During the second quarter of 2012, and in accordance with the closing agreement American Life entered into on March 4, 2010 (the “Closing Agreement”) with the Commissioner of the Internal Revenue Service, the Company transferred the business of the Japan branch to a newly incorporated wholly-owned subsidiary in Japan, MetLife Alico Life Insurance K. K. (“MLKK”). Also during the second quarter of 2012, the Company revised the estimate of the valuation allowance required for U.S. deferred tax assets relating to the ongoing restructuring of American Life’s other non-U.S. branches. As of December 31, 2011 the Company had recorded a valuation allowance related to the branch restructuring of $720 million to reduce the net amount of U.S. deferred tax assets to an amount that is more likely than not realizable. This valuation allowance was reduced to $118 million as of June 30, 2012. The net reduction in the valuation allowance was primarily due to the following factors:

 

   

Additional U.S. deferred tax assets that were determined to be realizable in the second quarter of 2012;

 

   

Additional tax basis in assets as a result of the gain recognized during the second quarter of 2012 related to the branch restructuring that more likely than not will not be realizable; and

 

   

A reduction in both the gross deferred tax asset and the valuation allowance related to the completion of the Company’s transfer of the Japan branch business to MLKK.

 

The following table provides a rollforward of the deferred tax asset valuation allowance associated with the branch restructuring:

 

                         
    Japan     Other
Non-U.S.
Branches
    Total  
    (In millions)  

Balance, beginning of period

  $ 566     $ 154     $ 720  

Income tax expense (benefit)

    10       (11     (1

Deferred income tax expense (benefit) related to unrealized investment gains (losses)
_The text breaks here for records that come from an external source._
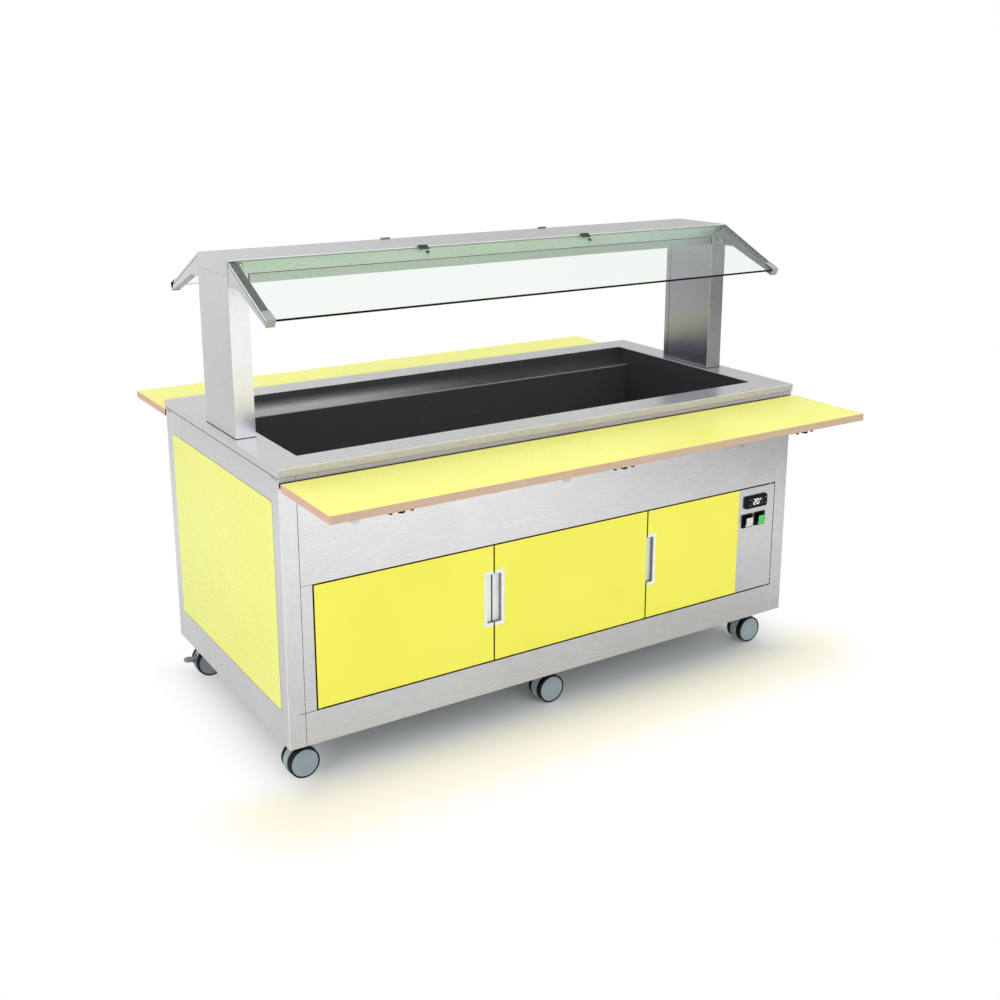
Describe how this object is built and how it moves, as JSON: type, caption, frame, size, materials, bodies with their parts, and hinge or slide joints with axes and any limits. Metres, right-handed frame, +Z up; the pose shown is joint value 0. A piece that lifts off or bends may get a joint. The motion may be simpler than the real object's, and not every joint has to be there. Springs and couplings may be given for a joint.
{
  "type": "self-service display case",
  "caption": "Low mobile self-service counter with a cold food well, a canopy with sloping guard glass on two columns, folding tray slides, cupboard doors and swivel casters.",
  "frame": {"origin": "on the floor at the middle of the case", "axes": "+X along the case to the right as seen from the doors, -Y towards the side with the doors and controls, +Z up"},
  "size_m": [1.502, 1.252, 1.188],
  "materials": {
    "worktop_steel": "brushed along the length",
    "well_steel": "dark satin coating",
    "body_steel": "brushed",
    "inner_steel": "mill finish",
    "column_steel": "satin",
    "door_steel": "brushed",
    "bracket_steel": "satin",
    "underside_aluminium": "satin",
    "coil_aluminium": "mill finish",
    "clip_metal": "polished",
    "yellow_laminate": "fine matt laminate on a wood core",
    "laminated_board": "fine matt laminate faces and a lacquered beech edge",
    "guard_glass": "polished",
    "gasket_rubber": "matt",
    "wheel_rubber": "matt",
    "insulation_foam": "cellular",
    "white_plastic": "satin",
    "grey_plastic": "satin",
    "black_plastic": "fine satin",
    "key_plastic": "satin",
    "switch_white": "gloss",
    "switch_green": "gloss, translucent",
    "fan_plastic": "satin",
    "black_enamel": "gloss enamel",
    "caster_plastic": "satin",
    "pedal_plastic": "satin"
  },
  "bodies": {
    "cabinet": {"worktop": "worktop_steel", "well_basin": "well_steel", "well_insulation": "insulation_foam", "corner_posts": "body_steel", "end_rails": "body_steel", "bottom_rails": "body_steel", "front_fascia": "body_steel", "back_fascia": "body_steel", "back_panel": "yellow_laminate", "end_panels": "yellow_laminate", "cabinet_floor": "inner_steel", "cupboard_divider": "inner_steel", "left_column": "column_steel", "right_column": "column_steel", "canopy_beam": "column_steel", "canopy_underside": "underside_aluminium", "front_glass": "guard_glass", "back_glass": "guard_glass", "canopy_arms": "column_steel", "glass_gaskets": "gasket_rubber", "arm_end_caps": "grey_plastic", "glass_clips": "clip_metal", "compressor": "black_enamel", "condenser": "coil_aluminium", "tray_brackets": "bracket_steel"},
    "left_door": {"left_door_panel": "yellow_laminate", "left_door_pull": "white_plastic"},
    "middle_door": {"middle_door_panel": "yellow_laminate", "middle_door_pull": "white_plastic"},
    "service_door": {"service_door_shell": "door_steel", "service_door_panel": "yellow_laminate", "service_door_pull": "white_plastic", "control_bezels": "black_plastic"},
    "light_switch": {"light_switch": "switch_white"},
    "power_switch": {"power_switch": "switch_green"},
    "upper_left_key": {"upper_left_key": "key_plastic"},
    "lower_left_key": {"lower_left_key": "key_plastic"},
    "upper_right_key": {"upper_right_key": "key_plastic"},
    "lower_right_key": {"lower_right_key": "key_plastic"},
    "front_tray": {"front_tray_board": "laminated_board", "front_tray_arms": "bracket_steel", "front_tray_buffers": "gasket_rubber"},
    "back_tray": {"back_tray_board": "laminated_board", "back_tray_arms": "bracket_steel", "back_tray_buffers": "gasket_rubber"},
    "condenser_fan": {"condenser_fan": "fan_plastic"},
    "front_left_caster": {"front_left_caster": "caster_plastic"},
    "front_left_wheels": {"front_left_wheels": "wheel_rubber"},
    "front_middle_caster": {"front_middle_caster": "caster_plastic"},
    "front_middle_wheels": {"front_middle_wheels": "wheel_rubber"},
    "front_right_caster": {"front_right_caster": "caster_plastic"},
    "front_right_wheels": {"front_right_wheels": "wheel_rubber"},
    "back_left_caster": {"back_left_caster": "caster_plastic"},
    "back_left_wheels": {"back_left_wheels": "wheel_rubber"},
    "back_left_brake_pedal": {"back_left_brake_pedal": "pedal_plastic"},
    "back_middle_caster": {"back_middle_caster": "caster_plastic"},
    "back_middle_wheels": {"back_middle_wheels": "wheel_rubber"},
    "back_right_caster": {"back_right_caster": "caster_plastic"},
    "back_right_wheels": {"back_right_wheels": "wheel_rubber"},
    "back_right_brake_pedal": {"back_right_brake_pedal": "pedal_plastic"}
  },
  "joints": [
    {"name": "left_door_hinge", "type": "hinge", "parent": "cabinet", "child": "left_door", "pos_m": [-0.66799, -0.363, 0.3515], "axis": [0, 0, -1], "range_deg": [0, 100]},
    {"name": "middle_door_hinge", "type": "hinge", "parent": "cabinet", "child": "middle_door", "pos_m": [0.248, -0.363, 0.3515], "axis": [0, 0, 1], "range_deg": [0, 100]},
    {"name": "service_door_hinge", "type": "hinge", "parent": "cabinet", "child": "service_door", "pos_m": [0.69599, -0.363, 0.3515], "axis": [0, 0, 1], "range_deg": [0, 100]},
    {"name": "light_switch_rocker", "type": "hinge", "parent": "service_door", "child": "light_switch", "pos_m": [0.60649, -0.37, 0.40799], "axis": [-1, 0, 0], "range_deg": [0, 18]},
    {"name": "power_switch_rocker", "type": "hinge", "parent": "service_door", "child": "power_switch", "pos_m": [0.65149, -0.37, 0.40799], "axis": [-1, 0, 0], "range_deg": [0, 18]},
    {"name": "upper_left_key_press", "type": "slide", "parent": "service_door", "child": "upper_left_key", "axis": [0, 1, 0], "range_m": [0, 0.0006], "stiffness_N_per_m": 500},
    {"name": "lower_left_key_press", "type": "slide", "parent": "service_door", "child": "lower_left_key", "axis": [0, 1, 0], "range_m": [0, 0.0006], "stiffness_N_per_m": 500},
    {"name": "upper_right_key_press", "type": "slide", "parent": "service_door", "child": "upper_right_key", "axis": [0, 1, 0], "range_m": [0, 0.0006], "stiffness_N_per_m": 500},
    {"name": "lower_right_key_press", "type": "slide", "parent": "service_door", "child": "lower_right_key", "axis": [0, 1, 0], "range_m": [0, 0.0006], "stiffness_N_per_m": 500},
    {"name": "front_tray_hinge", "type": "hinge", "parent": "cabinet", "child": "front_tray", "pos_m": [0, -0.386, 0.713], "axis": [-1, 0, 0], "range_deg": [-90, 0]},
    {"name": "back_tray_hinge", "type": "hinge", "parent": "cabinet", "child": "back_tray", "pos_m": [0, 0.386, 0.713], "axis": [1, 0, 0], "range_deg": [-90, 0]},
    {"name": "front_left_swivel", "type": "hinge", "parent": "cabinet", "child": "front_left_caster", "pos_m": [-0.695, -0.276, 0.09], "axis": [0, 0, 1], "continuous": true},
    {"name": "front_left_wheel_spin", "type": "hinge", "parent": "front_left_caster", "child": "front_left_wheels", "pos_m": [-0.685, -0.276, 0.0375], "axis": [0, 1, 0], "continuous": true},
    {"name": "front_middle_swivel", "type": "hinge", "parent": "cabinet", "child": "front_middle_caster", "pos_m": [0, -0.276, 0.09], "axis": [0, 0, 1], "continuous": true},
    {"name": "front_middle_wheel_spin", "type": "hinge", "parent": "front_middle_caster", "child": "front_middle_wheels", "pos_m": [0.01, -0.276, 0.0375], "axis": [0, 1, 0], "continuous": true},
    {"name": "front_right_swivel", "type": "hinge", "parent": "cabinet", "child": "front_right_caster", "pos_m": [0.695, -0.276, 0.09], "axis": [0, 0, 1], "continuous": true},
    {"name": "front_right_wheel_spin", "type": "hinge", "parent": "front_right_caster", "child": "front_right_wheels", "pos_m": [0.705, -0.276, 0.0375], "axis": [0, 1, 0], "continuous": true},
    {"name": "back_left_swivel", "type": "hinge", "parent": "cabinet", "child": "back_left_caster", "pos_m": [-0.695, 0.347, 0.09], "axis": [0, 0, 1], "continuous": true},
    {"name": "back_left_wheel_spin", "type": "hinge", "parent": "back_left_caster", "child": "back_left_wheels", "pos_m": [-0.685, 0.347, 0.0375], "axis": [0, 1, 0], "continuous": true},
    {"name": "back_left_brake", "type": "hinge", "parent": "back_left_caster", "child": "back_left_brake_pedal", "pos_m": [-0.711, 0.347, 0.052], "axis": [0, -1, 0], "range_deg": [0, 15]},
    {"name": "back_middle_swivel", "type": "hinge", "parent": "cabinet", "child": "back_middle_caster", "pos_m": [0, 0.347, 0.09], "axis": [0, 0, 1], "continuous": true},
    {"name": "back_middle_wheel_spin", "type": "hinge", "parent": "back_middle_caster", "child": "back_middle_wheels", "pos_m": [0.01, 0.347, 0.0375], "axis": [0, 1, 0], "continuous": true},
    {"name": "back_right_swivel", "type": "hinge", "parent": "cabinet", "child": "back_right_caster", "pos_m": [0.695, 0.347, 0.09], "axis": [0, 0, 1], "continuous": true},
    {"name": "back_right_wheel_spin", "type": "hinge", "parent": "back_right_caster", "child": "back_right_wheels", "pos_m": [0.705, 0.347, 0.0375], "axis": [0, 1, 0], "continuous": true},
    {"name": "back_right_brake", "type": "hinge", "parent": "back_right_caster", "child": "back_right_brake_pedal", "pos_m": [0.679, 0.347, 0.052], "axis": [0, -1, 0], "range_deg": [0, 15]},
    {"name": "condenser_fan_spin", "type": "hinge", "parent": "cabinet", "child": "condenser_fan", "pos_m": [0.46, 0.3, 0.311], "axis": [0, 1, 0], "continuous": true}
  ]
}
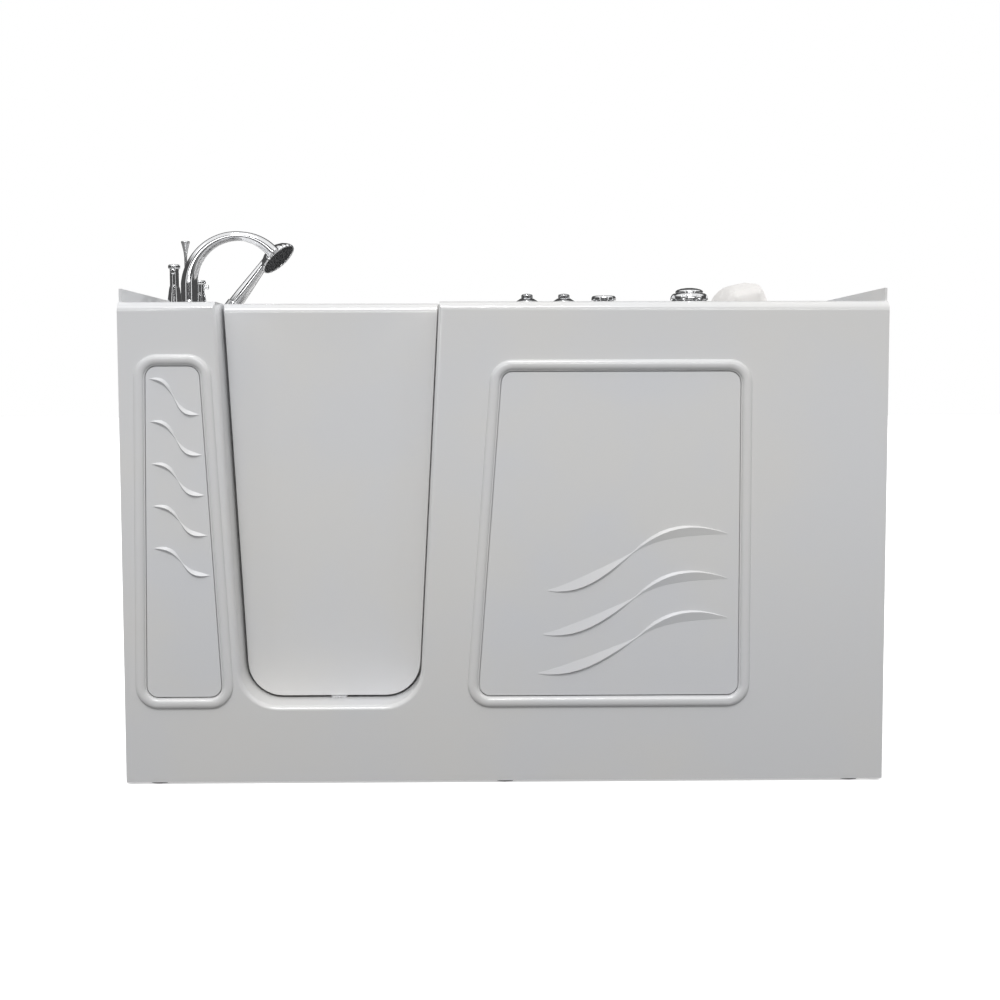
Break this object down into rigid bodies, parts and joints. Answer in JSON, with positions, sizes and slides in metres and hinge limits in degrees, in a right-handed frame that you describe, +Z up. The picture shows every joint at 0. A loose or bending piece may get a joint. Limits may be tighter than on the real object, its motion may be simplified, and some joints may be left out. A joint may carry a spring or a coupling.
{
  "type": "walk-in bathtub",
  "caption": "Walk-in jetted bathtub: seated basin with an inward-swinging door, access panels, deck taps, hand shower, jets, pump and steel frame.",
  "frame": {"origin": "centre of the bounding box, on the floor", "axes": "+X along the tub towards the seat, -Y out of the apron, +Z up"},
  "size_m": [1.524, 0.762, 1.1411],
  "materials": {
    "moulding": "gloss white",
    "panel": "gloss white",
    "chrome": "polished",
    "zinc_steel": "galvanised",
    "dark_plastic": "moulded",
    "light_plastic": "moulded",
    "pipe_plastic": "extruded",
    "board": "sheet",
    "motor_paint": "satin",
    "brass": "raw casting",
    "aluminium": "extruded",
    "rubber": "matt",
    "pillow_cover": "soft coated cover"
  },
  "bodies": {
    "tub": {"basin_shell": "moulding", "front_apron": "moulding", "sill_bumper": "chrome", "panel_sockets": "dark_plastic", "base_frame": "zinc_steel", "upper_frame": "zinc_steel", "floor_bearers": "zinc_steel", "seat_frame": "zinc_steel", "leveling_feet": "dark_plastic", "foot_lock_nuts": "zinc_steel", "equipment_board": "board", "pump_motor": "motor_paint", "pump_wet_end": "dark_plastic", "air_blower": "dark_plastic", "control_box": "light_plastic", "suction_fitting": "pipe_plastic", "suction_cover": "chrome", "pump_pipes": "pipe_plastic", "water_manifold": "pipe_plastic", "air_pipes": "pipe_plastic", "air_line": "rubber", "jet_bodies": "chrome", "air_jets": "chrome", "tub_spout": "chrome", "valve_bases": "chrome", "tap_valve_body": "brass", "shower_cradle": "chrome", "control_bezels": "chrome", "deck_valve_bodies": "dark_plastic", "neck_pillow": "pillow_cover", "grab_bar": "chrome", "hinge_fixed_leaves": "chrome", "latch_keeper": "chrome", "drain_body": "chrome", "overflow_fitting": "chrome"},
    "door": {"door_outer_skin": "moulding", "door_inner_skin": "moulding", "door_core": "aluminium", "door_seal": "rubber", "hinge_moving_leaves": "chrome"},
    "latch": {"latch_handle": "chrome"},
    "left_panel": {"left_access_panel": "panel"},
    "right_panel": {"right_access_panel": "panel"},
    "hot_tap": {"hot_handle": "chrome"},
    "cold_tap": {"cold_handle": "chrome"},
    "shower_selector": {"lift_rod": "chrome"},
    "handset": {"hand_shower": "chrome", "spray_face": "dark_plastic"},
    "left_air_control": {"air_knob_left": "chrome"},
    "right_air_control": {"air_knob_right": "chrome"},
    "jet_switch": {"push_button": "chrome"},
    "jet_diverter": {"diverter_knob": "chrome"},
    "overflow_control": {"overflow_knob": "chrome"},
    "plug": {"drain_plug": "chrome"},
    "nozzle_1": {"jet_nozzle_1": "chrome"},
    "nozzle_2": {"jet_nozzle_2": "chrome"},
    "nozzle_3": {"jet_nozzle_3": "chrome"},
    "nozzle_4": {"jet_nozzle_4": "chrome"},
    "nozzle_5": {"jet_nozzle_5": "chrome"},
    "nozzle_6": {"jet_nozzle_6": "chrome"}
  },
  "joints": [
    {"name": "door_swing", "type": "hinge", "parent": "tub", "child": "door", "pos_m": [-0.604, -0.24, 0.5], "axis": [0, 0, 1], "range_deg": [0, 80]},
    {"name": "latch_turn", "type": "hinge", "parent": "door", "child": "latch", "pos_m": [-0.16021, -0.236, 0.72], "axis": [0, 1, 0], "range_deg": [-90, 0]},
    {"name": "left_panel_pull", "type": "slide", "parent": "tub", "child": "left_panel", "axis": [0, -1, 0], "range_m": [0, 0.12]},
    {"name": "right_panel_pull", "type": "slide", "parent": "tub", "child": "right_panel", "axis": [0, -1, 0], "range_m": [0, 0.12]},
    {"name": "hot_tap_turn", "type": "hinge", "parent": "tub", "child": "hot_tap", "pos_m": [-0.701, -0.098, 1], "axis": [0, 0, 1], "range_deg": [0, 90]},
    {"name": "cold_tap_turn", "type": "hinge", "parent": "tub", "child": "cold_tap", "pos_m": [-0.701, 0.215, 1], "axis": [0, 0, 1], "range_deg": [0, 90]},
    {"name": "shower_selector_lift", "type": "slide", "parent": "tub", "child": "shower_selector", "axis": [0, 0, 1], "range_m": [0, 0.015]},
    {"name": "handset_lift", "type": "slide", "parent": "tub", "child": "handset", "axis": [0.6018, 0, 0.7986], "range_m": [0, 0.2]},
    {"name": "left_air_turn", "type": "hinge", "parent": "tub", "child": "left_air_control", "pos_m": [0.046, -0.3185, 0.97], "axis": [0, 0, 1], "range_deg": [0, 180]},
    {"name": "right_air_turn", "type": "hinge", "parent": "tub", "child": "right_air_control", "pos_m": [0.12, -0.3185, 0.97], "axis": [0, 0, 1], "range_deg": [0, 180]},
    {"name": "jet_switch_press", "type": "slide", "parent": "tub", "child": "jet_switch", "axis": [0, 0, -1], "range_m": [0, 0.003], "stiffness_N_per_m": 1000, "springref_m": -0.002},
    {"name": "jet_diverter_turn", "type": "hinge", "parent": "tub", "child": "jet_diverter", "pos_m": [0.372, -0.3185, 0.97], "axis": [0, 0, 1], "range_deg": [0, 180]},
    {"name": "overflow_turn", "type": "hinge", "parent": "tub", "child": "overflow_control", "pos_m": [-0.616, 0.028, 0.85], "axis": [1, 0, 0], "range_deg": [0, 90]},
    {"name": "plug_lift", "type": "slide", "parent": "tub", "child": "plug", "axis": [0, 0, 1], "range_m": [0, 0.0101]},
    {"name": "nozzle_1_turn", "type": "hinge", "parent": "tub", "child": "nozzle_1", "pos_m": [-0.42, 0.318, 0.33], "axis": [0, 1, 0], "range_deg": [0, 180]},
    {"name": "nozzle_2_turn", "type": "hinge", "parent": "tub", "child": "nozzle_2", "pos_m": [-0.18, 0.318, 0.33], "axis": [0, 1, 0], "range_deg": [0, 180]},
    {"name": "nozzle_3_turn", "type": "hinge", "parent": "tub", "child": "nozzle_3", "pos_m": [0.25, 0.318, 0.64], "axis": [0, 1, 0], "range_deg": [0, 180]},
    {"name": "nozzle_4_turn", "type": "hinge", "parent": "tub", "child": "nozzle_4", "pos_m": [0.42, 0.318, 0.64], "axis": [0, 1, 0], "range_deg": [0, 180]},
    {"name": "nozzle_5_turn", "type": "hinge", "parent": "tub", "child": "nozzle_5", "pos_m": [0.08, -0.19, 0.33], "axis": [1, 0, 0], "range_deg": [0, 180]},
    {"name": "nozzle_6_turn", "type": "hinge", "parent": "tub", "child": "nozzle_6", "pos_m": [0.08, 0.13, 0.33], "axis": [1, 0, 0], "range_deg": [0, 180]}
  ],
  "couplings": [
    {"joint": "plug_lift", "follows": "overflow_turn", "m_per_rad": 0.0063662}
  ]
}
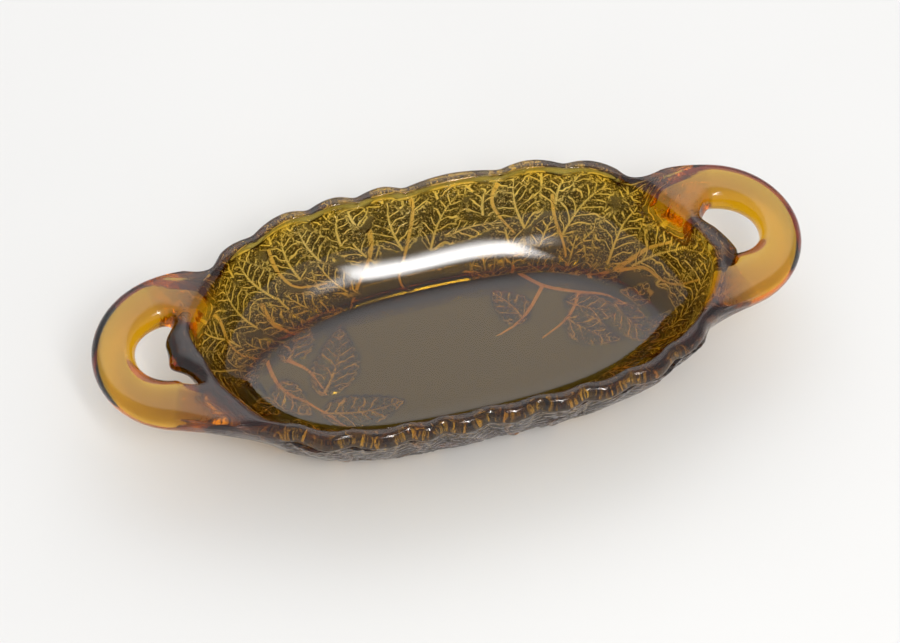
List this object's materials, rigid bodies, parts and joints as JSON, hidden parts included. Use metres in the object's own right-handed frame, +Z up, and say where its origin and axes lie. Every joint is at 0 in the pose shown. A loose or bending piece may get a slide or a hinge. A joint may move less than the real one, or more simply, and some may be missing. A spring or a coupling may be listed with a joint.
{
  "type": "serving dish",
  "caption": "Shallow oval pressed-glass serving dish with a scalloped rim, leaf relief outside and a loop handle at each end.",
  "frame": {"origin": "centre of the underside, on the surface that the dish stands on", "axes": "+X along the handles, +Y to the back, +Z up"},
  "size_m": [0.24, 0.1008, 0.037],
  "materials": {
    "amber_glass": "clear amber pressed glass, fire polished"
  },
  "bodies": {
    "root": {"floor_panel": "amber_glass", "front_wall": "amber_glass", "back_wall": "amber_glass", "left_end_wall": "amber_glass", "right_end_wall": "amber_glass", "rim_band": "amber_glass", "left_handle": "amber_glass", "right_handle": "amber_glass"}
  },
  "joints": []
}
    320       (25     295  

Offsetting reduction in gross deferred tax asset related to the branch transfer to subsidiary

    (896           (896
   

 

 

   

 

 

   

 

 

 

Balance, end of period

  $     $ 118     $ 118  
   

 

 

   

 

 

   

 

 

 

A liability of $277 million was recognized in purchase accounting as of November 1, 2010 for the anticipated and estimated costs associated with restructuring American Life’s foreign branches into subsidiaries in connection with the Closing Agreement. This liability has been reduced based on payments through June 30, 2012. In addition, based on revised estimates of anticipated costs, this liability was reduced by $35 million for both the three months and six months ended June 30, 2012, which was recorded as a reduction in other expenses in the interim condensed consolidated statements of operations and comprehensive income, resulting in a liability of $120 million at June 30, 2012.